MA Candidate in Political Theory, Oxford University
Class of 2012 (& M.A. in History, 2013)

"The History department taught me the historian’s ability to see the present in all its dimensionality—arguments about the present become much more fruitful when you understand where the present came from."

Current Career:

Pursuing D.Phil in Politics, University of Oxford, United Kingdom

First Job after Graduation:

Policy researcher for a think tank in Santa Barbara, California

How did you end up pursuing your career? Do you have any advice for students contemplating similar career paths? What do you know now that you wish you knew when you were an undergraduate?

After finishing up the History co-term at Stanford, I knew I wanted to spend some time doing practical policy research before eventually going back to school. In the long term, I knew I wanted to be either a) an academic or b) a lawyer and eventually a judge; in the short term, though, I wanted to apply the research skills I’d acquired while working on my History honors thesis to real-world policy problems, and see what the real world was like out there.

I ended up gaining some very positive practical experience at the think tank I joined. I learned how to present work to the public in a clear and straightforward way; was given the opportunity to work on research that was eventually picked up by a few major newspapers; and learned how to produce high volumes of material in a fast-paced work environment where I didn’t have the luxury of taking weeks to finish an essay, as I had at Stanford. I still really value those practical experiences, and I think they’ve helped me to become a more mature and more effective thinker and communicator.
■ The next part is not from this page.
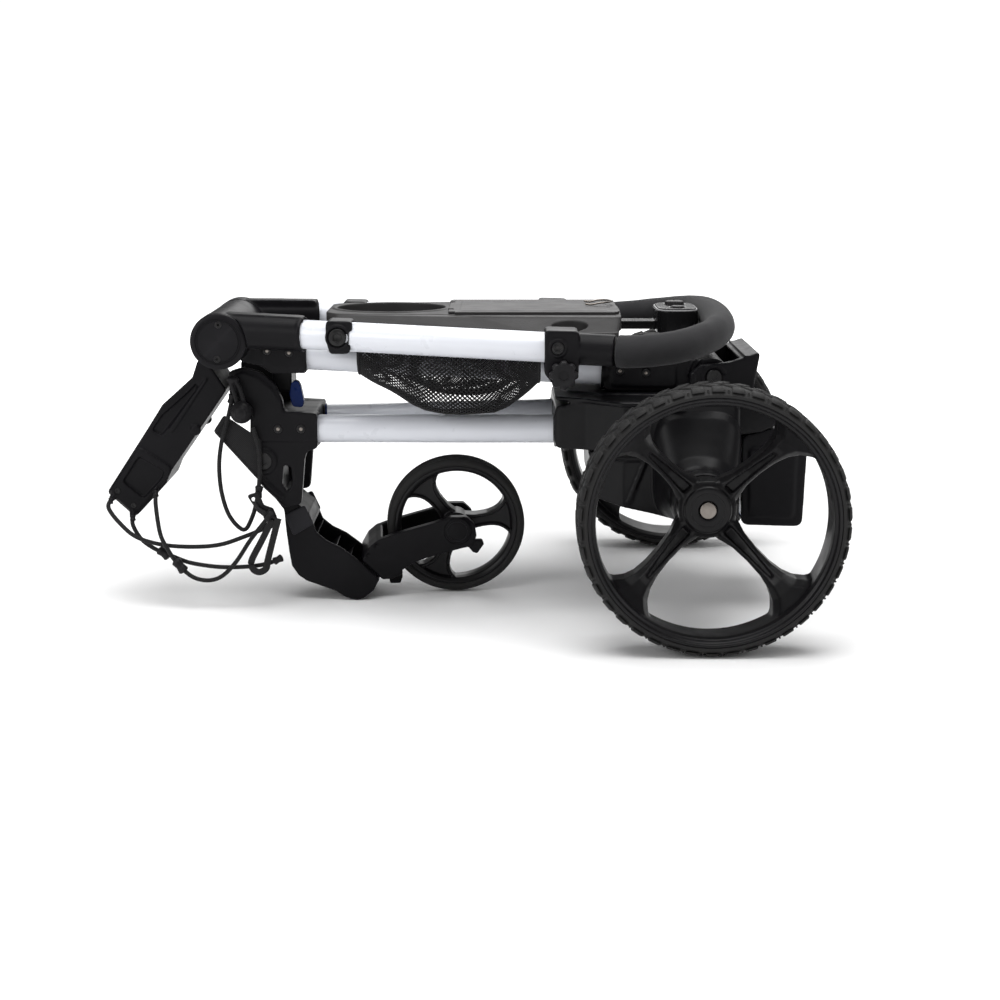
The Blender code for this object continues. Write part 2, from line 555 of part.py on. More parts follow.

In the end, working for a think tank reinforced for me one of the foremost values of the academy: being able to pursue knowledge for knowledge’s sake, and to follow the truth regardless of where it might lead you. Three years ago, I headed off to Oxford to pursue an M.Phil (the Oxford M.A. equivalent), this time in Politics. I’m now on the D.Phil and hoping to begin an academic career in political philosophy.

Everyone’s path is different - and I’m still figuring mine out! - and so the advice I would give students at this point is pretty limited. I do think that it can be valuable for students considering law or academia to enter the job market and gain some practical work experience right after graduation. You might find that you love the work and run with it - if so, great! And if you don’t, I think you can gain a deeper and more complex appreciation for the value of the academy by being outside its walls for a while. I appreciated how wonderful it is to be in a place where your only job is learning as much as you can to a greater degree after I came back to school, and I’ve heard similar things from colleagues.
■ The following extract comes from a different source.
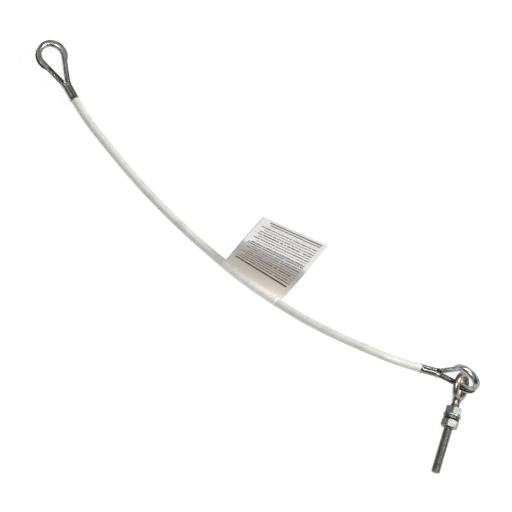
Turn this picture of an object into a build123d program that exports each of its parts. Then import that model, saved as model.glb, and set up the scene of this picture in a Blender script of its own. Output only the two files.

Has your History training helped you along the way - and if so, how?

My History training at Stanford has been incredibly helpful in so many ways, some instrumental and some intrinsic. Instrumentally, my History training taught me how to maintain a good working memory for facts and data — and then synthesize those facts and data into a clear, coherent, and accessible argument. This is a skill as valuable for lawyers and analysts as it is for journalists and politicians, and it’s a skill I think a Stanford History degree inculcates particularly well. If you want to go into research, law, journalism, or policy, I think a Stanford History degree is, instrumentally speaking, a really terrific choice.
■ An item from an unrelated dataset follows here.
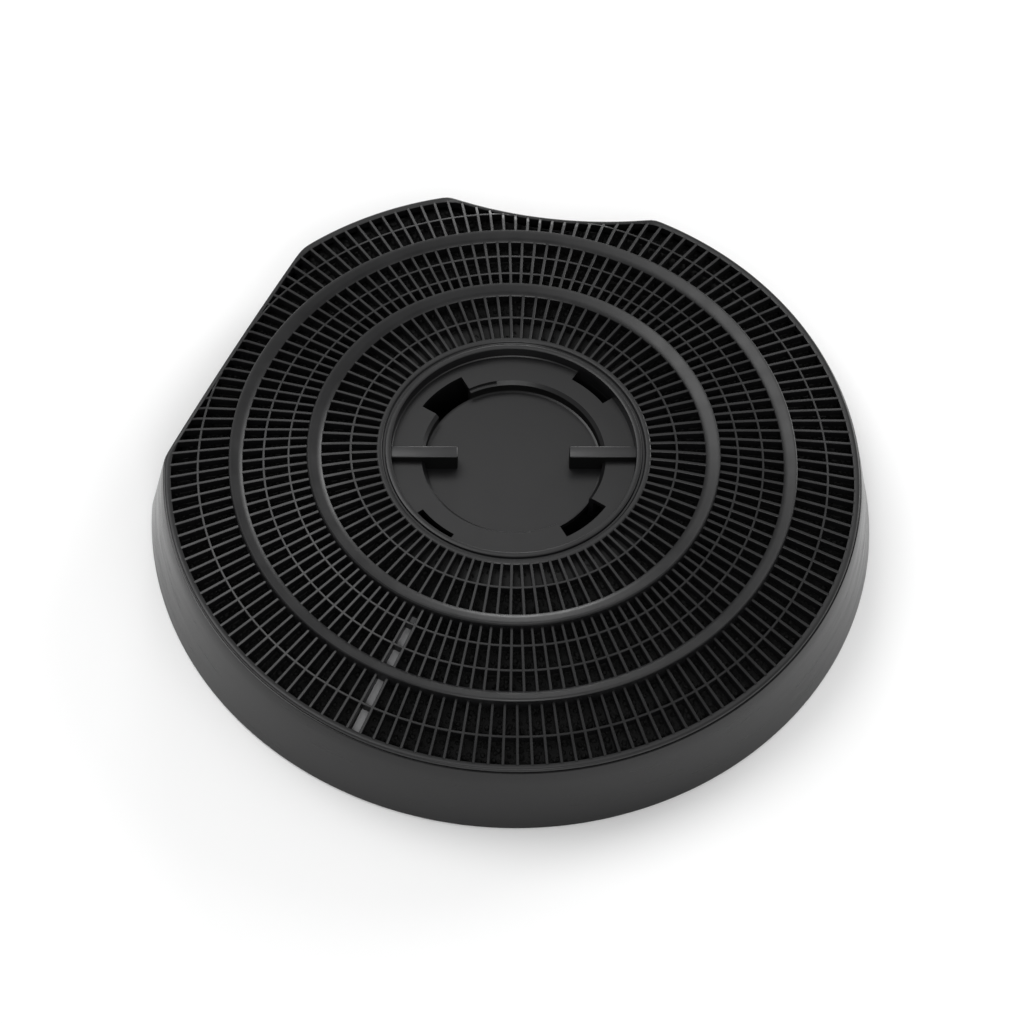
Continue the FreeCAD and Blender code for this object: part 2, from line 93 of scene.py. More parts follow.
def linear(hexColour):
    channels = [int(hexColour[i:i + 2], 16) / 255 for i in (1, 3, 5)]
    return tuple(c / 12.92 if c <= 0.04045 else ((c + 0.055) / 1.055) ** 2.4 for c in channels) + (1.0,)


def addNode(tree, kind, settings=None, links=None):
    node = tree.nodes.new(kind)
    for name, value in (settings or {}).items():
        if hasattr(node, name):
            setattr(node, name, value)
        else:
            node.inputs[name].default_value = value
    for name, source in (links or {}).items():
        tree.links.new(source, node.inputs[name])
    return node


def newMaterial(name):
    material = bpy.data.materials.new(name)
    material.use_nodes = True
    tree = material.node_tree
    tree.nodes.clear()
    output = tree.nodes.new("ShaderNodeOutputMaterial")
    shader = tree.nodes.new("ShaderNodeBsdfPrincipled")
    tree.links.new(shader.outputs["BSDF"], output.inputs["Surface"])
    return material, tree, shader


def addTint(tree, shader, factor, first, second):
    # a base colour that drifts between two colours
    tint = addNode(tree, "ShaderNodeMix", {"data_type": "RGBA"})
    tree.links.new(factor, tint.inputs[mixSockets["factor"]])
    tint.inputs[mixSockets["first"]].default_value = linear(first)
    tint.inputs[mixSockets["second"]].default_value = linear(second)
    tree.links.new(tint.outputs[mixSockets["result"]], shader.inputs["Base Color"])


def addBump(tree, shader, height, strength, depth):
    bump = addNode(tree, "ShaderNodeBump", {"Strength": strength, "Distance": depth * mm}, {"Height": height})
    tree.links.new(bump.outputs["Normal"], shader.inputs["Normal"])


mouldedPlastic = {
    "colour": "#0e0e0f",
    "flowColour": "#141415",
    "ior": 1.45,
    "roughness": 0.36,
    "roughnessSwing": 0.10,
    "grainSize": 0.35,       # mm, the spark-eroded grain of the mould, drawn coarse enough to show
    "grainDepth": 0.02,      # mm
    "grainStrength": 0.35,
    "blotchSize": 9.0,       # mm, faint flow marks
}


def makeMouldedPlastic(name, setup):
    # black ABS straight from the mould: near-black body, soft satin gloss with a fine grain
    material, tree, shader = newMaterial(name)
    coords = addNode(tree, "ShaderNodeTexCoord").outputs["Object"]
    blotches = addNode(tree, "ShaderNodeTexNoise", {"Scale": 1 / (setup["blotchSize"] * mm), "Detail": 3.0,
                                                    "Roughness": 0.55}, {"Vector": coords})
    addTint(tree, shader, blotches.outputs["Fac"], setup["colour"], setup["flowColour"])
    marks = blotches
    if "streakLength" in setup:
        along = 1 / (setup["streakLength"] * mm)
        across = 1 / (setup["streakHeight"] * mm)
        stretched = addNode(tree, "ShaderNodeMapping", {"Scale": (along, along, across)}, {"Vector": coords})
        marks = addNode(tree, "ShaderNodeTexNoise", {"Scale": 1.0, "Detail": 4.0, "Roughness": 0.65},
                        {"Vector": stretched.outputs["Vector"]})
    low = setup["roughness"] - setup["roughnessSwing"] / 2
    gloss = addNode(tree, "ShaderNodeMapRange", {"From Min": 0.3, "From Max": 0.7, "To Min": low,
                                                 "To Max": low + setup["roughnessSwing"]},
                    {"Value": marks.outputs["Fac"]})
    tree.links.new(gloss.outputs["Result"], shader.inputs["Roughness"])
    shader.inputs["IOR"].default_value = setup["ior"]
    grain = addNode(tree, "ShaderNodeTexNoise", {"Scale": 1 / (setup["grainSize"] * mm), "Detail": 2.0},
                    {"Vector": coords})
    addBump(tree, shader, grain.outputs["Fac"], setup["grainStrength"], setup["grainDepth"])
    return material


sideWall = {                 # what differs on the drafted wall, where the mould is polished and slides along
    "colour": "#0a0a0b",
    "flowColour": "#101011",
    "ior": 1.44,
    "roughness": 0.22,
    "roughnessSwing": 0.16,
    "streakLength": 26.0,    # mm, faint rub marks that run round the wall
    "streakHeight": 2.2,
}

uprightShadeSetup = {              # painted shade: upright faces in the hub are made darker and duller, standing in for the shade that falls on them
    "colour": "#040404",
    "flowColour": "#070707",
    "ior": 1.28,
    "roughness": 0.6,
}

barHighlightSetup = {            # painted highlight: the finger bars are made lighter, standing in for the light that their tops catch
    "colour": "#1b1b1c",
    "flowColour": "#222223",
    "ior": 1.5,
}

flangeDarkSetup = {             # what differs on the flange round the tube, under the ends of the ribs: darker and duller
    "colour": "#121212",
    "flowColour": "#181818",
    "ior": 1.36,
    "roughness": 0.6,
}

partitionHighlightSetup = {              # painted highlight: the partition is made grey, standing in for the light that its flat top catches, the one light strip in the grille
    "colour": "#7c7c7d",
    "flowColour": "#8c8c8d",
    "roughness": 0.6,
}

charcoal = {
    "colour": "#030303",
    "dustColour": "#0a0a0a",
    "dustSize": 3.0,         # mm
    "ior": 1.28,
    "roughness": 0.7,
    "poreSize": 0.5,         # mm, the rough broken skin of a granule
    "poreDepth": 0.15,
    "poreStrength": 0.6,
}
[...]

More intrinsically, the History department taught me the historian’s ability to see the present in all its dimensionality — by which I just mean that arguments about the present become much more fruitful when you understand where the present came from, and what the present might look like when it turns into the future. The historian is able to see, almost telescopically, in at least two of those dimensions and have a decent stab at the third, which I think makes our understanding of the reality we live in a little fuller and more complete. I’ve found my History training intrinsically enriching in this way, and it’s led me to look at the world differently.

Do you have any particularly fond memories of the History Department?

Four years out from Stanford, if I could go back and do it all over again, I would unquestionably still major in History and take the same courses with the same professors. I owe the joy that was my undergrad experience in the History Department to the amazing faculty in general and to a few professors in particular - James Campbell, Matthew Sommer, and Martin Lewis - with whom I took as many classes as humanly possible and whose courses I eagerly scanned the course catalogue for every term. The 106 intro series with Professor Lewis taught me more about the world in three quarters than I thought I would learn in a lifetime; Professor Sommer’s graduate classes in late imperial Chinese history inspired me to pursue graduate-level work for the first time; Professor Campbell’s brilliant lectures, from his sophomore-year History of South Africa survey to his mentorship during his intensive research seminar, were models I continue to (try to) emulate in my own writing and teaching. I owe them so much - thank you.